CAD and scene scripts:
☆ ☆ ☆ ☆ ☆ ☆ ☆

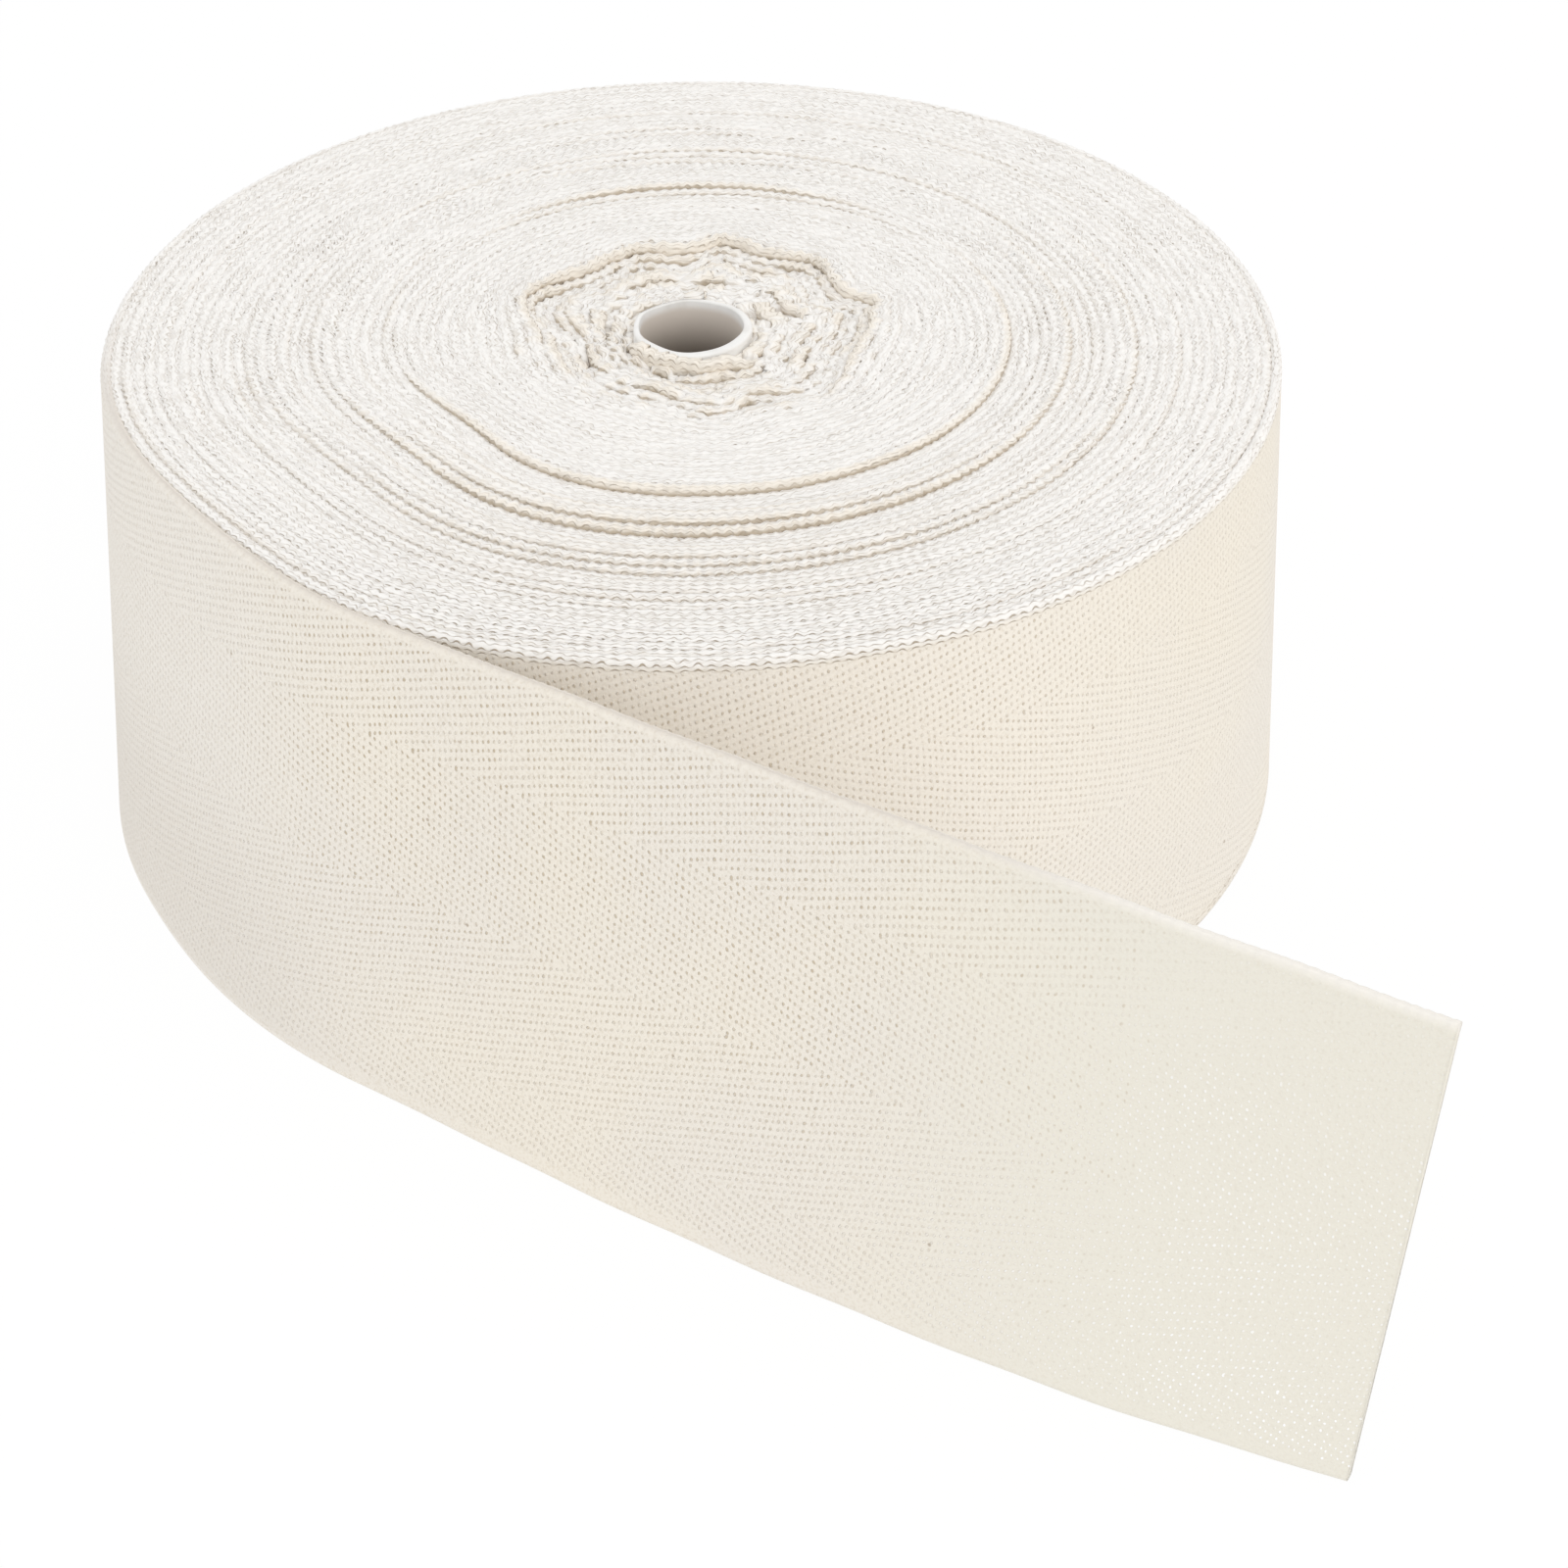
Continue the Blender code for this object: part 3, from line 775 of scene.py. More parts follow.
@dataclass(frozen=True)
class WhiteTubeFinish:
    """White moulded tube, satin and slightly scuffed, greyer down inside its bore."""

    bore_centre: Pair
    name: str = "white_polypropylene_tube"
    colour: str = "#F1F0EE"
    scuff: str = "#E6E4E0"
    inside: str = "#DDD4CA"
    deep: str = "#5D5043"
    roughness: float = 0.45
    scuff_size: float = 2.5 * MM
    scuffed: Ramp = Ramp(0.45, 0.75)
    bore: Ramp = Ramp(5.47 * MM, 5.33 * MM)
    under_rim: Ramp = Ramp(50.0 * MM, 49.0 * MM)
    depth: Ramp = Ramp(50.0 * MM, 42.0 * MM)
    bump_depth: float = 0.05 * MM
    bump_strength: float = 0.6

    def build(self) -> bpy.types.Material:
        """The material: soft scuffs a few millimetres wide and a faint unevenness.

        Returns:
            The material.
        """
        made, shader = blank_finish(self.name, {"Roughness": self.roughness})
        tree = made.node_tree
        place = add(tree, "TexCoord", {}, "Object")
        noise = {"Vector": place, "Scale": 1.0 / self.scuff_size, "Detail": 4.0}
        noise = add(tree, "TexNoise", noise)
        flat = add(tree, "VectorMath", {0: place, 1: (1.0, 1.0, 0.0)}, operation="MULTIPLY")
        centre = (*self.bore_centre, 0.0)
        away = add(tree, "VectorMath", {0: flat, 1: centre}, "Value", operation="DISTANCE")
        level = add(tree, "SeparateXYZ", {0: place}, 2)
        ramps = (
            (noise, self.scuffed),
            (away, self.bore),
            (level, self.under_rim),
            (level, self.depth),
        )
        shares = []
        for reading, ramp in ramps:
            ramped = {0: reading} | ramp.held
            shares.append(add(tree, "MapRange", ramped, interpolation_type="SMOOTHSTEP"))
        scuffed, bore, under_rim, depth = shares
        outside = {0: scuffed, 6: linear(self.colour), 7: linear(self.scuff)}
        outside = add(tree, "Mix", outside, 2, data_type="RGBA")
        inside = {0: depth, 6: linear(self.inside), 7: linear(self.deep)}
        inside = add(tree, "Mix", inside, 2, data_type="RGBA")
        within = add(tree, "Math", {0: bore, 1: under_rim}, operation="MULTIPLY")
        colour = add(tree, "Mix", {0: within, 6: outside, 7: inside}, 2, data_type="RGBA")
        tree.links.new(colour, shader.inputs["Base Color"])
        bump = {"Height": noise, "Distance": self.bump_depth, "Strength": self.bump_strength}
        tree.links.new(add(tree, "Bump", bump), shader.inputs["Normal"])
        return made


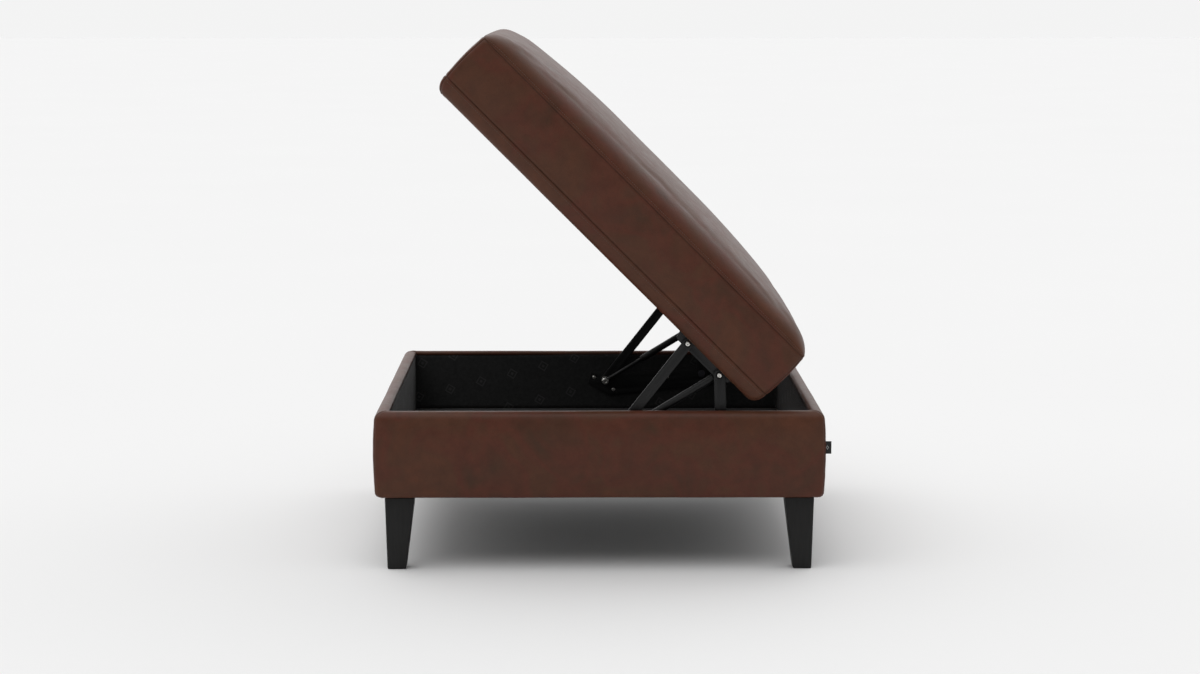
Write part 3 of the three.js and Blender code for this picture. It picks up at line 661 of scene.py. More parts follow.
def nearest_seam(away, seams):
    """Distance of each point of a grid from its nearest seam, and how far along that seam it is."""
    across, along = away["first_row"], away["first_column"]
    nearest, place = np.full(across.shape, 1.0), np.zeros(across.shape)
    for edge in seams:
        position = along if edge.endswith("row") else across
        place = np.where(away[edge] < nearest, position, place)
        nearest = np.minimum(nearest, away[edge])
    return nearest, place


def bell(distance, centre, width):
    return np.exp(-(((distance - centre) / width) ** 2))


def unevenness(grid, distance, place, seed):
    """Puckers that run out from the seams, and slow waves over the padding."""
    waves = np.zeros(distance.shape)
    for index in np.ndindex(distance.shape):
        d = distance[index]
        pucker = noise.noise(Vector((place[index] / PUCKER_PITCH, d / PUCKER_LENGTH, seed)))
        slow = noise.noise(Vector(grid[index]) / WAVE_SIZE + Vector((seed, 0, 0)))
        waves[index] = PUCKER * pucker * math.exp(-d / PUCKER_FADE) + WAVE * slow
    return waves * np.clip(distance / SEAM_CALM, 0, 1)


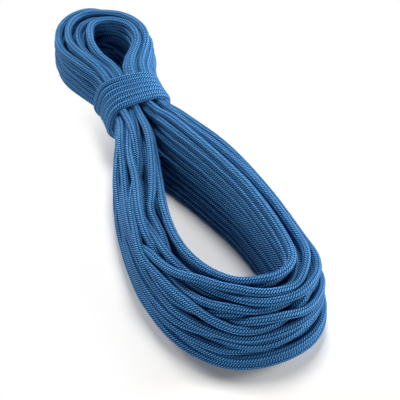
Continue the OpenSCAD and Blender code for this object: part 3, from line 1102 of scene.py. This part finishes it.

☆ ☆ ☆ ☆ ☆ ☆ ☆

BRIEF: Write out word for word only the lines from the start of the entries down to the line with "a faint unevenness.", please, including both ends.

SOLUTION FOR THIS PROBLEM:
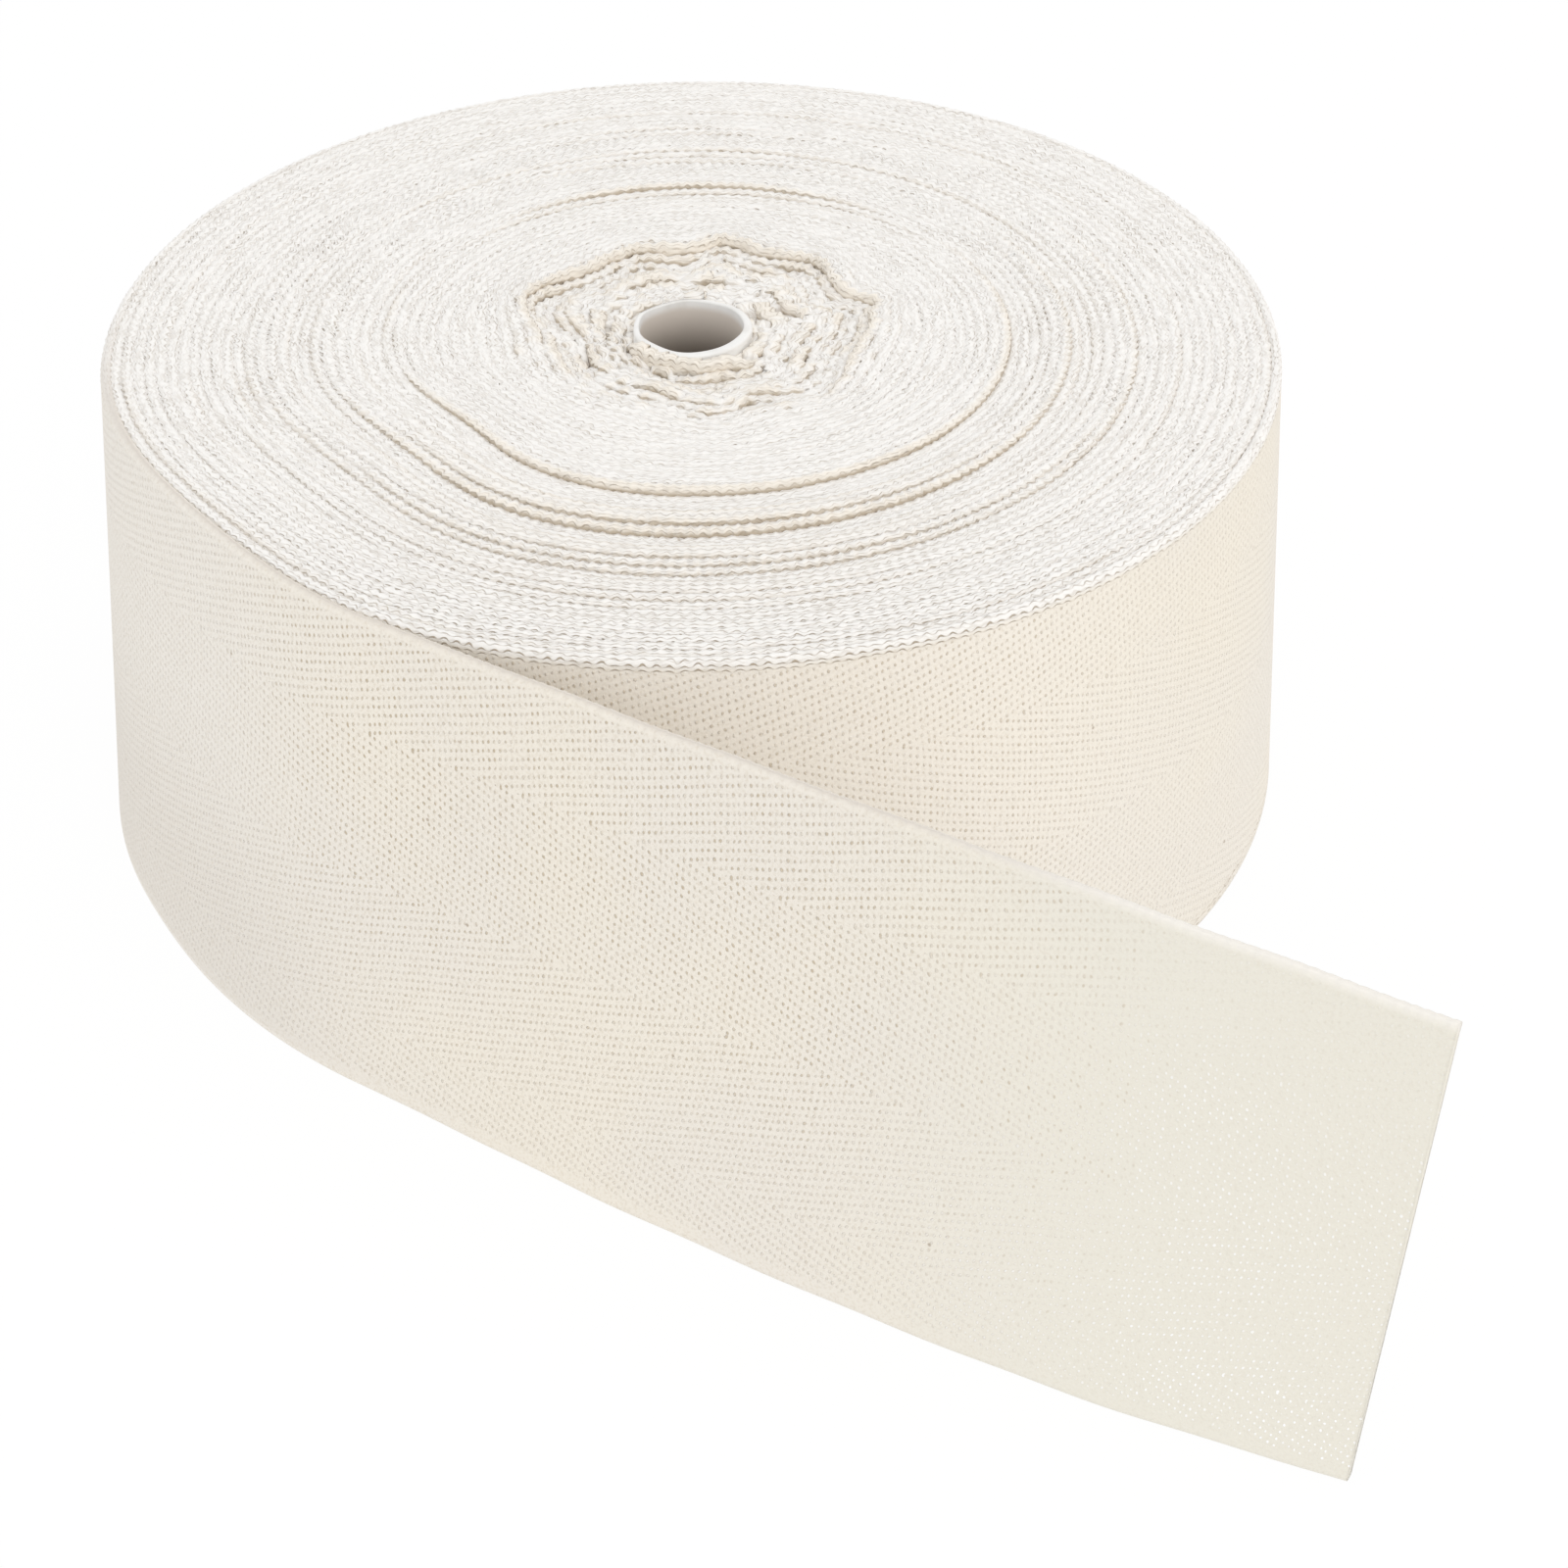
Continue the Blender code for this object: part 3, from line 775 of scene.py. More parts follow.
@dataclass(frozen=True)
class WhiteTubeFinish:
    """White moulded tube, satin and slightly scuffed, greyer down inside its bore."""

    bore_centre: Pair
    name: str = "white_polypropylene_tube"
    colour: str = "#F1F0EE"
    scuff: str = "#E6E4E0"
    inside: str = "#DDD4CA"
    deep: str = "#5D5043"
    roughness: float = 0.45
    scuff_size: float = 2.5 * MM
    scuffed: Ramp = Ramp(0.45, 0.75)
    bore: Ramp = Ramp(5.47 * MM, 5.33 * MM)
    under_rim: Ramp = Ramp(50.0 * MM, 49.0 * MM)
    depth: Ramp = Ramp(50.0 * MM, 42.0 * MM)
    bump_depth: float = 0.05 * MM
    bump_strength: float = 0.6

    def build(self) -> bpy.types.Material:
        """The material: soft scuffs a few millimetres wide and a faint unevenness.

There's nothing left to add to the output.